What can we do with this knowledge about how knowledge is changing? 1. We can inform funding decisions: What’s been happening in different fields, how they affected by social organizations, etc. 2. We need a multidisciplinary way of understanding e-research as a whole. We need more than case studies, Ralph says. We need to be aiming at developing a shared platform for understanding what’s going on. 3. Every time you use these techniques, you are either disintermediating data (e.g., Galaxy Zoo) or intermediating (biomedicine). 4. Given that it’s all digital, we as outsiders have tremendous opportunities to study it. We can analyze it. Which fields are moving where? Where are projects being funded and how are they being organized? You can map science better than ever. One project took a large chunk of academic journals and looked in real time at who is reading what, in what domain.
This lets us understand knowledge better, so we can work together better across departments and around the globe.
Q&A
Q: Sometimes you have to take a humanities approach to knowledge.

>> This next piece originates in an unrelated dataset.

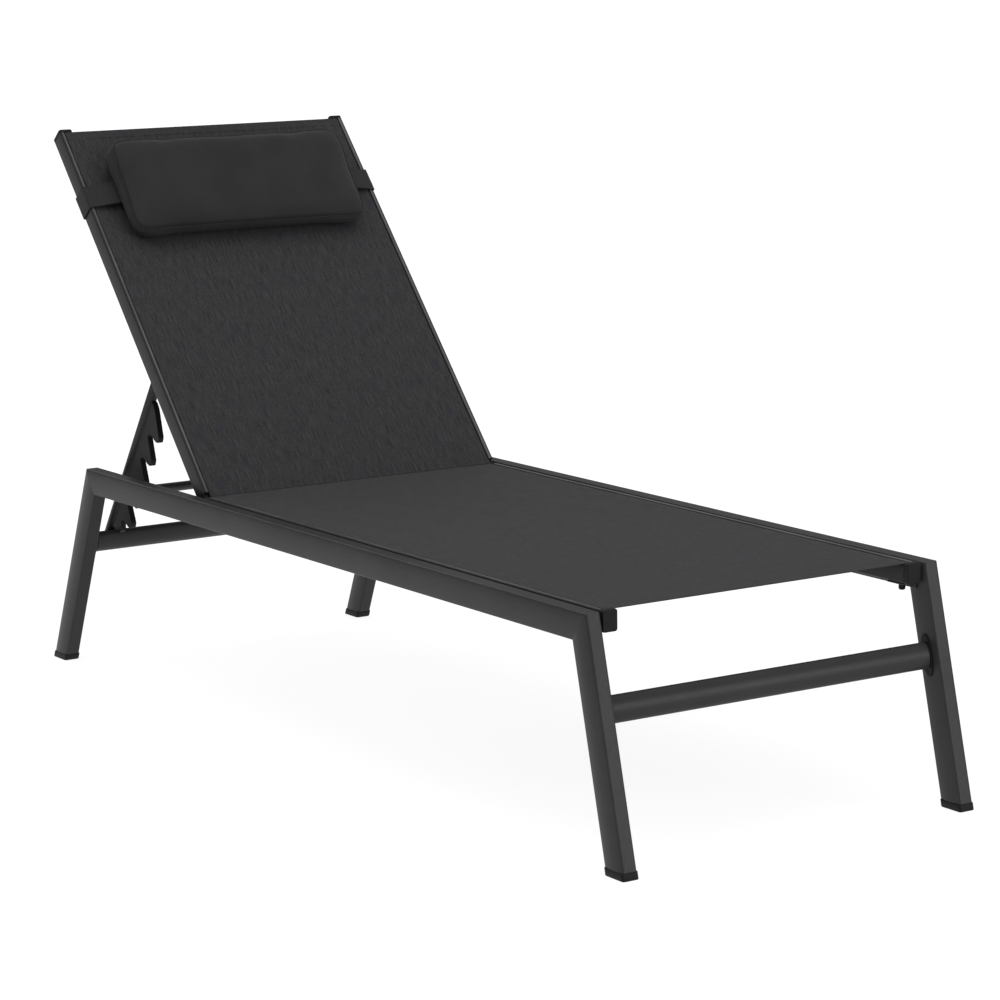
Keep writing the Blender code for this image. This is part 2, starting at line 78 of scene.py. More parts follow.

Maybe you need to use some of the old systems investigations tools. Maybe link Twitter to systems thinking.
A: Good point. But caution: I haven’t seen much research on how the next generation is doing research and is learning. We don’t have the good sociology yet to see what difference that makes. Does it fragment their attention? Or is this a good thing?
Q: It’d be useful to know who borrows what books, etc., but there are restrictions in the US. How about in Great Britain?
A: If anything, it’s more restrictive in the UK. In the UK a library can’t even archive a web site without permission.
A: The example I gave of real time tracking was of articles, not books. Maybe someone will track usage at Google Books.
Q: Can you talk about what happens to the experience of interpreting a text when you have so much computer-generated data?
A: In the best cases, it’s both/and. E.g., you can’t read all the 19th century digitized newspapers, but you can compute against it. But you still need to approach it with a thought process about how to interpret it. You need both sets of skills.
A: If someone comes along and says it’s all statistics, the reply is that no one wants to read pure stats. They want to read stats put into words.
Q: There’s a science reader that lets you keep track of which papers are being read.
A: E.g., Mendeley. But it’s a self-selected group who use these tools.
Q: In the physical sciences, the more info that’s out there, it’s hard to tell what’s important.
A: One way to address it is to think about it as a cycle: as a field gets overwhelmed with info, you get tools to concentrate the information. But if you only look at a small piece of knowledge, what are you losing? In some areas, e.g., areas within physics, everyone knows everyone else and what everyone else is doing. Earth sciences is a much broader community.
[Interesting talk. It’s orthogonal to my own interests in how knowledge is becoming something that “lives” at the network level, and is thus being redefined. It’s interesting to me to see how this look when sliced through at a different angle.]